E no âmbito mais específico do ensino de línguas, como o professor poderia promover a formação do cidadão?

Primeiramente, estimulando o senso crítico do aluno por meio de múl­tiplas atividades de análise e de reflexão; instigando a curiosidade, a pro­cura, a pesquisa, a vontade da descoberta, o que implica a não-conformação com o que já está estabelecido; desestimulando, portanto, o simplismo e o dogmatismo com que as questões linguísticas têm sido tratadas.

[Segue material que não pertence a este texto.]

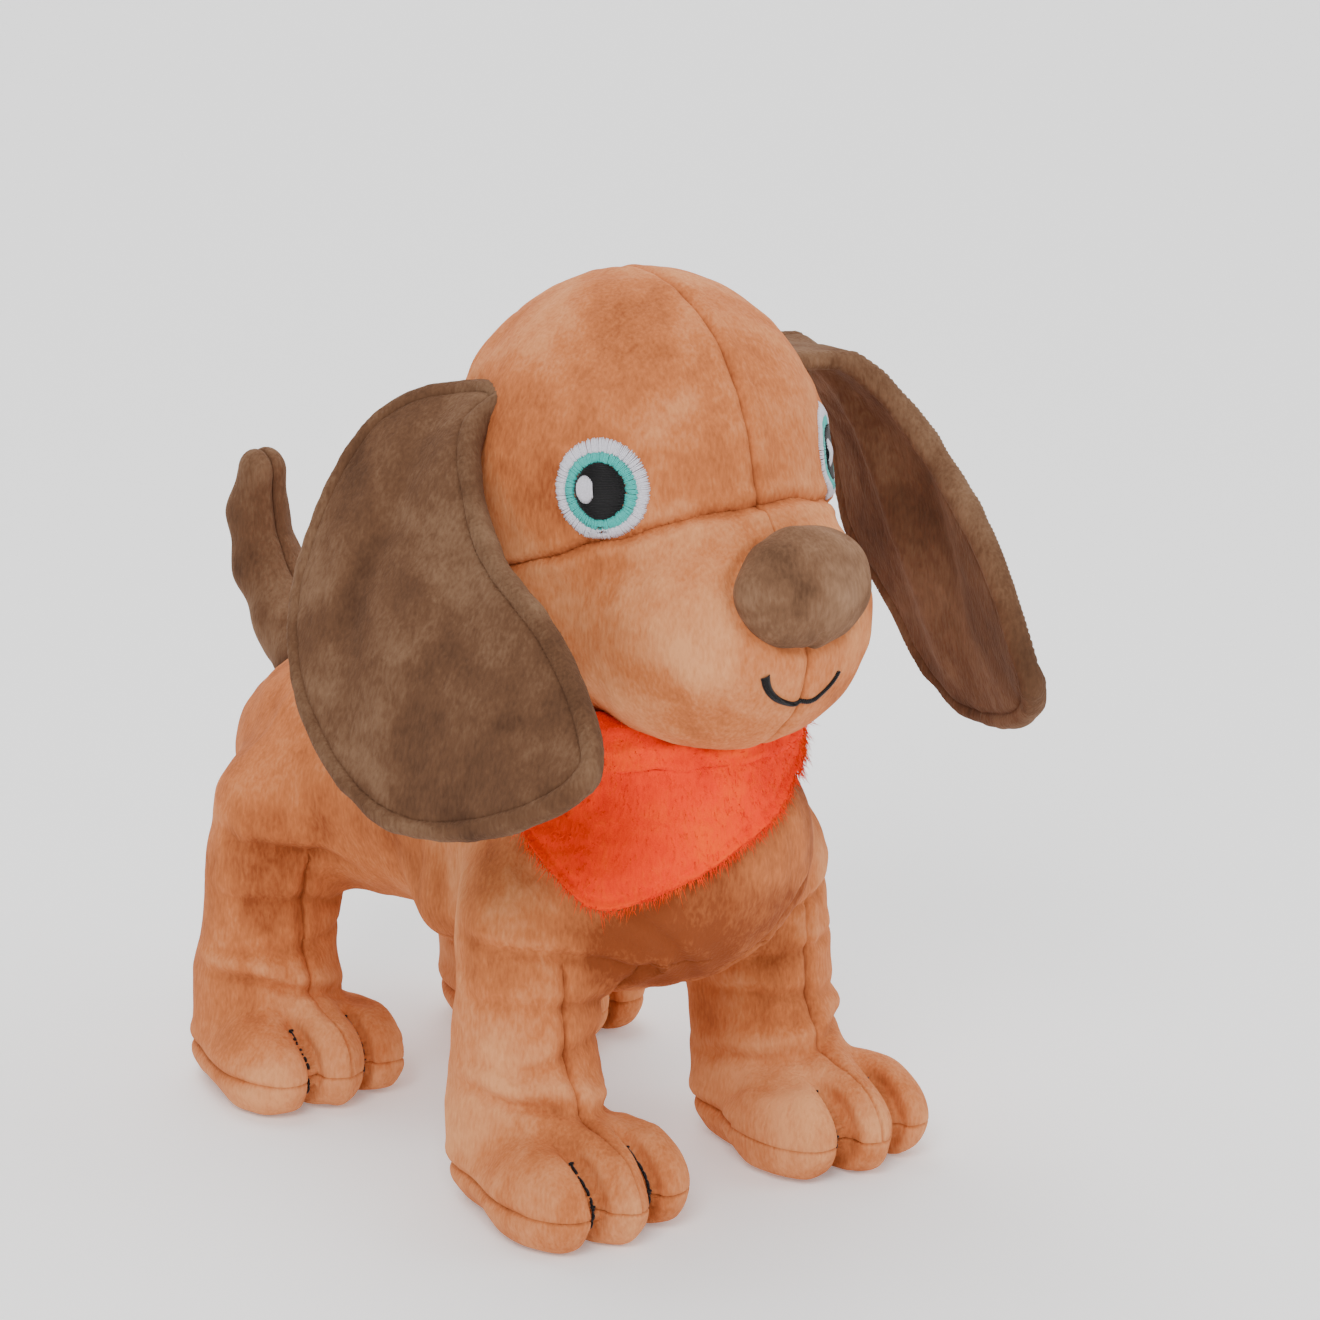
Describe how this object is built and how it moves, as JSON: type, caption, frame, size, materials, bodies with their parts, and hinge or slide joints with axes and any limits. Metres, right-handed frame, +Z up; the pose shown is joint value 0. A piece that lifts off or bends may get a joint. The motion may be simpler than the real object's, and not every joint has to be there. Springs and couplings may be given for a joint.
{
  "type": "plush dog",
  "caption": "Standing stuffed toy dog in short-pile fabric with floppy ears, curved tail, embroidered face and a bandana collar; head, ears, tail and legs move at their seams.",
  "frame": {"origin": "on the floor, under the middle of the dog's overall box", "axes": "+Z up, -Y the way the dog faces, +X the dog's left side"},
  "size_m": [0.1908, 0.2612, 0.2457],
  "materials": {
    "peach_plush": "short dense pile knit, soft sheen, lighter where the pile is brushed",
    "brown_plush": "short dense pile knit, soft sheen, marbled where the pile is brushed",
    "orange_plush": "longer soft pile with shaggy edges",
    "white_thread": "satin stitch",
    "turquoise_thread": "satin stitch",
    "black_thread": "satin stitch",
    "stuffing": "loose polyester fibre fill"
  },
  "bodies": {
    "torso": {"torso_left_panel": "peach_plush", "torso_right_panel": "peach_plush", "belly_panel": "peach_plush", "torso_stuffing": "stuffing"},
    "neck": {"neck_stuffing": "stuffing"},
    "head": {"crown_left": "peach_plush", "crown_right": "peach_plush", "back_of_head": "peach_plush", "muzzle_left": "peach_plush", "muzzle_right": "peach_plush", "nose": "brown_plush", "mouth_embroidery": "black_thread", "head_stuffing": "stuffing", "eye_left_white": "white_thread", "eye_left_iris": "turquoise_thread", "eye_left_pupil": "black_thread", "eye_left_highlight": "white_thread", "eye_right_white": "white_thread", "eye_right_iris": "turquoise_thread", "eye_right_pupil": "black_thread", "eye_right_highlight": "white_thread"},
    "ear_left": {"ear_left_front": "brown_plush", "ear_left_back": "brown_plush"},
    "ear_right": {"ear_right_front": "brown_plush", "ear_right_back": "brown_plush"},
    "bandana": {"bandana_collar": "orange_plush", "bandana_flap": "orange_plush"},
    "tail": {"tail_left_panel": "brown_plush", "tail_right_panel": "brown_plush", "tail_stuffing": "stuffing"},
    "leg_front_right": {"leg_front_right_outer_panel": "peach_plush", "leg_front_right_inner_panel": "peach_plush", "leg_front_right_sole": "peach_plush", "leg_front_right_toe_threads": "black_thread", "leg_front_right_stuffing": "stuffing"},
    "leg_front_left": {"leg_front_left_outer_panel": "peach_plush", "leg_front_left_inner_panel": "peach_plush", "leg_front_left_sole": "peach_plush", "leg_front_left_toe_threads": "black_thread", "leg_front_left_stuffing": "stuffing"},
    "leg_hind_right": {"leg_hind_right_outer_panel": "peach_plush", "leg_hind_right_inner_panel": "peach_plush", "leg_hind_right_sole": "peach_plush", "leg_hind_right_toe_threads": "black_thread", "leg_hind_right_stuffing": "stuffing"},
    "leg_hind_left": {"leg_hind_left_outer_panel": "peach_plush", "leg_hind_left_inner_panel": "peach_plush", "leg_hind_left_sole": "peach_plush", "leg_hind_left_toe_threads": "black_thread", "leg_hind_left_stuffing": "stuffing"}
  },
  "joints": [
    {"name": "head_turn", "type": "hinge", "parent": "torso", "child": "neck", "pos_m": [0, -0.0564, 0.128], "axis": [0, 0, 1], "range_deg": [-20, 20], "stiffness_Nm_per_rad": 0.3},
    {"name": "head_nod", "type": "hinge", "parent": "neck", "child": "head", "pos_m": [0, -0.0564, 0.143], "axis": [1, 0, 0], "range_deg": [-8, 3], "stiffness_Nm_per_rad": 1.5},
    {"name": "ear_left_lift", "type": "hinge", "parent": "head", "child": "ear_left", "pos_m": [0.0467, -0.04081, 0.221], "axis": [-0.258, -0.9661, 0], "range_deg": [0, 80]},
    {"name": "ear_right_lift", "type": "hinge", "parent": "head", "child": "ear_right", "pos_m": [-0.0467, -0.04081, 0.221], "axis": [-0.258, 0.9661, 0], "range_deg": [0, 80]},
    {"name": "tail_wag", "type": "hinge", "parent": "torso", "child": "tail", "pos_m": [0, 0.0916, 0.109], "axis": [0, 0, 1], "range_deg": [-26, 26], "stiffness_Nm_per_rad": 0.05},
    {"name": "bandana_turn", "type": "hinge", "parent": "torso", "child": "bandana", "pos_m": [0, -0.0564, 0.1305], "axis": [0, -0.1392, 0.9903], "range_deg": [-10, 10]},
    {"name": "leg_front_right_swing", "type": "hinge", "parent": "torso", "child": "leg_front_right", "pos_m": [-0.041, -0.0594, 0.076], "axis": [1, 0, 0], "range_deg": [-15, 15], "stiffness_Nm_per_rad": 1},
    {"name": "leg_front_left_swing", "type": "hinge", "parent": "torso", "child": "leg_front_left", "pos_m": [0.041, -0.0594, 0.076], "axis": [1, 0, 0], "range_deg": [-15, 15], "stiffness_Nm_per_rad": 1},
    {"name": "leg_hind_right_swing", "type": "hinge", "parent": "torso", "child": "leg_hind_right", "pos_m": [-0.043, 0.0596, 0.076], "axis": [1, 0, 0], "range_deg": [-15, 15], "stiffness_Nm_per_rad": 1},
    {"name": "leg_hind_left_swing", "type": "hinge", "parent": "torso", "child": "leg_hind_left", "pos_m": [0.043, 0.0596, 0.076], "axis": [1, 0, 0], "range_deg": [-15, 15], "stiffness_Nm_per_rad": 1}
  ]
}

Do ponto de vista mais estritamente linguístico, o ensino de línguas poderia promover a formação do cidadão:

. fomentando a conscientização do grande significado da linguagem para a construção dos sentidos de todas as coisas;

. centrando-se na exploração dos usos da língua - em todos: nos usos in­formais e nos usos formais, de diferentes gêneros, de diferentes dialetos, - de modo que o aluno possa partilhar do mundo da produção, da circula­ção e da análise da cultura, com destaque, é claro, para a arte literária;

. incentivando toda forma de interação - oral e escrita - como recurso de atuação competente do sujeito nas comunidades (família, trabalho, es­cola, lazer) em que está inserido;

. fomentando a prática da observação, da análise, do questionamento, da reflexão crítica, com a convicção de que conhecer é um processo em cons­tante desenvolvimento e de que não existe um saber pronto, acabado, inalterável;

. estimulando o desenvolvimento de um saber geral, de uma competência lexical, pela ampliação do repertório de informações e da capacidade do usuário para criar, recriar, ressignificar e incorporar novas palavras;

. explicitando as intuições linguísticas já sedimentadas ou ampliando as concepções acerca dos fenômenos específicos aos usos da língua;

. favorecendo a discussão sobre os mitos que se impuseram sobre as lín­guas em geral, sobre a língua portuguesa e sua trajetória histórica nas muitas terras que Portugal colonizou;

. acatando e valorizando a pluralidade linguística que se manifesta nos mais variados falares nacionais, abominando, assim, todo e qualquer resquício de discriminação ou preconceito por este ou aquele modo de falar.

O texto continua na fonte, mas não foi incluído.